The series of recorded announcements and informational graphics through which the game shows you this capitalist hubris, and indeed explains most of its plot, is an example of the incredibly careful way the game is crafted. The details of the setting, from way plants colonize the previously pristine setting of the first game, to the period details through which the game communicates the age of the abandoned company properties through which you  end up traveling, are all pitch perfect. More subtly, perhaps, the way the game plays exhibits the same attention to detail. The game is largely pedagogical, carefully introducing gameplay elements (the portals of the title, deadly lasers, various gels which alter the properties of the surfaces on which they land) in such a way that you are gradually encouraged to figure out first, what these things are, and then, how to use them to solve increasingly complicated problems.

The smoothness with which the game leads players through these gaming challenges perhaps means that an interesting point that the game makes about the concept of “game” may pass unnoticed. For much of the game, the player guides Chell through series of “testing chambers”; in each of these, Chell is presented with a nominal goal – to open a door, or get  a platform to rise, or project herself across a vertiginous gap. But these are never her actual goals; her actual goal is to escape the testing facility entirely. Meanwhile, the player has a whole other set of goals; perhaps to “beat” the game, but also to explore it. In this counterplay of different motivations there’s a reminder of the strangely abstract character of “interest” in game theory. People often criticize rational choice theory for imaging human beings as purely selfish, but “utility maximization” isn’t even selfish in any kind of moral sense, because the utility to be maximized is completely separate from any specific content; it’s a purely formal, and limitless, drive.

With these themes – neoliberalism, the perversions of scientistic approaches to human behavior, game theory – Portal 2 comes across as a video-game adaptation of the work of Adam Curtis. One big advantage of the video game form, however, is its ability to literalize Curtis’s metaphors. While Curtis engages in a kind of archeology, unearthing the layers of political consequences built up on earlier ideoligical inventions, Portal 2 has Chell fall down a giant tunnel. She finds herself in the earliest established parts of the Aperture Science corporation, up through which she has to climb to reach the neoliberal present. In the process, the player gets to see the development of corporate forms over the past 50 years.
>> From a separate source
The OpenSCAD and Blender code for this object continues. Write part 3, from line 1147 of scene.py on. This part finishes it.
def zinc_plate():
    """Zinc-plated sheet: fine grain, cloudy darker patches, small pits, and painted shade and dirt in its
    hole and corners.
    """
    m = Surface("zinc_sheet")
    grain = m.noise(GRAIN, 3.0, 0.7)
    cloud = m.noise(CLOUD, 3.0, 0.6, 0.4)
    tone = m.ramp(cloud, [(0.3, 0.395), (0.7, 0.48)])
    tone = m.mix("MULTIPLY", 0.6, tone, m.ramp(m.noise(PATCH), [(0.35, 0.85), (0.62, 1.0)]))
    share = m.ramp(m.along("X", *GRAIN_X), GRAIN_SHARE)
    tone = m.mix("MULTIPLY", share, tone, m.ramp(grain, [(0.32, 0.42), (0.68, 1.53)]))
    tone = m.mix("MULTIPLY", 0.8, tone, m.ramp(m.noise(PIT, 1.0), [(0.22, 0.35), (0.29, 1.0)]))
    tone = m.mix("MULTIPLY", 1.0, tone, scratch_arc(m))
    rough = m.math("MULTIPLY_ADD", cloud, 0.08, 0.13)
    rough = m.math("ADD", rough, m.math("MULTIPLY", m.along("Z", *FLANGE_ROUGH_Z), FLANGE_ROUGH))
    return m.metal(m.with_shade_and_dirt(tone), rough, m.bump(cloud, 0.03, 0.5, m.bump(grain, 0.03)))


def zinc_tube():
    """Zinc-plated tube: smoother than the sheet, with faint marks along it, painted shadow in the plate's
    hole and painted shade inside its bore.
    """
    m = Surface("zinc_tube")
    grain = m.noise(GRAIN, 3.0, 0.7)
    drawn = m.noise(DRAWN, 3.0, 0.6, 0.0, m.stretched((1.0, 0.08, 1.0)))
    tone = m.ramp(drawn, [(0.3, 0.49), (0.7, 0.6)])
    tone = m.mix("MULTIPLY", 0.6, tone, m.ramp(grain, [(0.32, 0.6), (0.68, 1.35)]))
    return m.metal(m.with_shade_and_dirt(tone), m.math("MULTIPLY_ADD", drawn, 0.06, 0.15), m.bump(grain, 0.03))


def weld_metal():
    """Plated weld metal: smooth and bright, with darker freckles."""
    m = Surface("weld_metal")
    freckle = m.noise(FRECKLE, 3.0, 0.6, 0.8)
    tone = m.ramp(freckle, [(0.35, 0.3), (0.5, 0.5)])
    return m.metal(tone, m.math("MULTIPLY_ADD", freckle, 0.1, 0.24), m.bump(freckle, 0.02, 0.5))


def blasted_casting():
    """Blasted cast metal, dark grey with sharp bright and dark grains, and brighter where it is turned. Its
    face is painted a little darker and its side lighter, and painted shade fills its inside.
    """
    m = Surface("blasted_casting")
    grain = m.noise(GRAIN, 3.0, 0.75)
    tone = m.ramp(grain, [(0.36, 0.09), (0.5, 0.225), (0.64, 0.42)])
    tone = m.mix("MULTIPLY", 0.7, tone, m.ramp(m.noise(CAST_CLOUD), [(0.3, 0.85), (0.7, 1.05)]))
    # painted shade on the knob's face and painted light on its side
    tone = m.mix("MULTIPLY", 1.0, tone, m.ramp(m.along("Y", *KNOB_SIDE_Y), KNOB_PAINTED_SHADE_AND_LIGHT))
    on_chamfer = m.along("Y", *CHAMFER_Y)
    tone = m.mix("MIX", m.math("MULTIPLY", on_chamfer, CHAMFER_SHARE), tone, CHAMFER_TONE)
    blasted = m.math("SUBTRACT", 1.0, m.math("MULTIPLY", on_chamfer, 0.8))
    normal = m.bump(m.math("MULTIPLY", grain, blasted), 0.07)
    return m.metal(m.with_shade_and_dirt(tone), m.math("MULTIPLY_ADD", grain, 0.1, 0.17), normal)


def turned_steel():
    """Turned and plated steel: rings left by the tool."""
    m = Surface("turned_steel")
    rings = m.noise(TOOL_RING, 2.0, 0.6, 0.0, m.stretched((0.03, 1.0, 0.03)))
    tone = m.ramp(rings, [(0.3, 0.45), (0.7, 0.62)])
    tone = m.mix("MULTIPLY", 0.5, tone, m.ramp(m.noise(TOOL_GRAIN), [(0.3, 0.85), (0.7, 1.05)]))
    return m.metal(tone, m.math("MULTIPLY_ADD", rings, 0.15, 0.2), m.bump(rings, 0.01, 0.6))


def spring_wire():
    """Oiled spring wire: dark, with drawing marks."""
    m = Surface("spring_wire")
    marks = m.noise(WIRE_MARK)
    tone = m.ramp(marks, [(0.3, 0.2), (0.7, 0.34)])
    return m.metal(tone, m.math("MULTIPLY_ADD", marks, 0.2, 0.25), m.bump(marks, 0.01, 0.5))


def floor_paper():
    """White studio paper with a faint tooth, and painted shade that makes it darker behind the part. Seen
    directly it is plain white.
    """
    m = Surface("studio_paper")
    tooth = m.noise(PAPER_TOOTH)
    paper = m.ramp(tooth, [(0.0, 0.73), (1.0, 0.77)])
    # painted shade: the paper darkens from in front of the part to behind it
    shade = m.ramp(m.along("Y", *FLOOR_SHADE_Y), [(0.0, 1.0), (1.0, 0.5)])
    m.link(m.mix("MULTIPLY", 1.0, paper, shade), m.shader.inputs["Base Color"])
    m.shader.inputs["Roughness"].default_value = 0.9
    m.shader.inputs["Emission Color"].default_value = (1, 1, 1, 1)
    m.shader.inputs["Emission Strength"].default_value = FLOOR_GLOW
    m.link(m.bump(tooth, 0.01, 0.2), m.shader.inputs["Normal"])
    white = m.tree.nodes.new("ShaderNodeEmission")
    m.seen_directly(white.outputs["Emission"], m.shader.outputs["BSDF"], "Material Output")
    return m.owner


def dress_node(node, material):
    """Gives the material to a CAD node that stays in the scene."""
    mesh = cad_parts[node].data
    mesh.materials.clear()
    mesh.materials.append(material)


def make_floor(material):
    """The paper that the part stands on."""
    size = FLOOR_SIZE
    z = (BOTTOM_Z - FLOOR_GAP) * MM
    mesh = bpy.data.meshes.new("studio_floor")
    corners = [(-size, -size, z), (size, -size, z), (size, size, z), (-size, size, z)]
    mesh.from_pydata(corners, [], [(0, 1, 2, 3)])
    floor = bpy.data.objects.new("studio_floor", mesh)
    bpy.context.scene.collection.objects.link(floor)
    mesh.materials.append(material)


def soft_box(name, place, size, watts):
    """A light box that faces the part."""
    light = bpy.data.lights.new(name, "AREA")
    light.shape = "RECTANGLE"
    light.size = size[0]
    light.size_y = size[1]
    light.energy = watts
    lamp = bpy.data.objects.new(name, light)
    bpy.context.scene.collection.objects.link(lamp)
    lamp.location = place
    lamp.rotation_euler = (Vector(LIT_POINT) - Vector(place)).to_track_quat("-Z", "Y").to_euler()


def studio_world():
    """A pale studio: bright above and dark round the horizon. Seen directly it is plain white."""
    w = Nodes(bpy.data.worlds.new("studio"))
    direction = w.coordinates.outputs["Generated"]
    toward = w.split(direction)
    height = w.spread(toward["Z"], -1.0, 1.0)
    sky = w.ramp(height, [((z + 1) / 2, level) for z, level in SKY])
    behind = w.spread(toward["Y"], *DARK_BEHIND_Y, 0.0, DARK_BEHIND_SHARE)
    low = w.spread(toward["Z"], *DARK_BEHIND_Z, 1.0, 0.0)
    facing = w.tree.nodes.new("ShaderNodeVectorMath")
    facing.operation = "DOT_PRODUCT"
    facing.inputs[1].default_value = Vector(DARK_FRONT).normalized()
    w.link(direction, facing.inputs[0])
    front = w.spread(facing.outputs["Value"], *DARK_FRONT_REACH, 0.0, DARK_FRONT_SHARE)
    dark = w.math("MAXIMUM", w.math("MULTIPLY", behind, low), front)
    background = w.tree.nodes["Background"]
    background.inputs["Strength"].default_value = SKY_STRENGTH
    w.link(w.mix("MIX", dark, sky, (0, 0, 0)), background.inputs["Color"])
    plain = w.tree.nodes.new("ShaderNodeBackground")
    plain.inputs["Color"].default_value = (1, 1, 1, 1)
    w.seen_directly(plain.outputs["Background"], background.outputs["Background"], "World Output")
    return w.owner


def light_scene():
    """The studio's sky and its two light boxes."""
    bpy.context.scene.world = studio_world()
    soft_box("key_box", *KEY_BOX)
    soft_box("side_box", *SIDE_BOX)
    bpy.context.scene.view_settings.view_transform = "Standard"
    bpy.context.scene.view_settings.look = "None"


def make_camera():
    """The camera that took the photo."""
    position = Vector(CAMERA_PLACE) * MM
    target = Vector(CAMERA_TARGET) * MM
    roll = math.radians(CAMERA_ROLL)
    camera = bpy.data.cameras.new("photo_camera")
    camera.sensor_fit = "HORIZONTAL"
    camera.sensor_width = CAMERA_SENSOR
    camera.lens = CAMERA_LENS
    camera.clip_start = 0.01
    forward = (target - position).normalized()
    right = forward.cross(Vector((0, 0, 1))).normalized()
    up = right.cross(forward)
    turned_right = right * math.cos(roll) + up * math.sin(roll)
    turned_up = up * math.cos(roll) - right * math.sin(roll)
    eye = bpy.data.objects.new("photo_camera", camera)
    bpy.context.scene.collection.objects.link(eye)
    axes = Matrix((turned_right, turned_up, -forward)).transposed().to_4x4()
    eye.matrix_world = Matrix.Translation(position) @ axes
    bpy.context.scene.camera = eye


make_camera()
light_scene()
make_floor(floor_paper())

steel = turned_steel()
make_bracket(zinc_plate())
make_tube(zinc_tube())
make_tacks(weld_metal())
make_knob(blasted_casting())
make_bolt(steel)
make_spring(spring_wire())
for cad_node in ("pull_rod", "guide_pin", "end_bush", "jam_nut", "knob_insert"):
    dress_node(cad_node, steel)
The parts of the facility built in the 50s represent a heroically modernist vision; the test subjects involved in the grand progress of science are astronauts and athletes, chosen for, in the strikingly Randian phrase, “the way they have bent the world to their will.”

Traveling through the remains of the development of the company, the player discovers the demographics of the test subjects changing, first to waged employees, and later to temporary workers, lured in off the streets with the promise of six dollars for each test completed. In the short comic that was released alongside the game, we discover that Chell herself became a test subject after filling in a recruitment questionnaire asking, “would anyone file a police report if you went missing?” (An announcement in the game informs us that “All safety devices have been disabled. Aperture Science respects your right to have questions or concerns about this policy” – a fine depiction of democracy under neoliberalism). The conditions of neoliberal employment are also shown in the attitude of GLaDOS, the deranged computer in charge of the facility, to Chell. GLaDOS mounts a sustained psychic assault against Chell, finding inventive ways to call her fat, and expressing a great deal of concern over the supposed fact that she is an orphan (which, GLaDOS caringly insists, is terrible). The combination of disposability and intimate psychic involvement is what Nina Power describes as immaterial capitalism’s insistence that we each be an advert for ourselves (it’s perhaps significant here, too, that both GLaDOS, the personification of capital, and Chell, the personification of the proletariat, are female).

The move from the 50s to neoliberalism is neatly prefigured in the opening sequence of the game. Chell wakes up in what appears to be a motel room, a classic signifier of American popular modernism. As tremors cause the room to shift and break down, we see that it is in fact merely one among a vast series of towers of shipping containers, each of which contains a test subject in “long term relaxation.” Another literalization of a metaphor, this time of Ed Schultz’s description of towers of empty containers as “a monument to the unemployed in America.” In the debris of the now deserted corporate headquarters, we can see hints of capitalism and its attitude to the living labor that produces and reproduces it. As GLaDos says, explaining why she is unconcerned about the waste involved in destroying countless Aperture Science Weighted Cubes throughout the game, “they are sentient of course. We just have a lot of them.”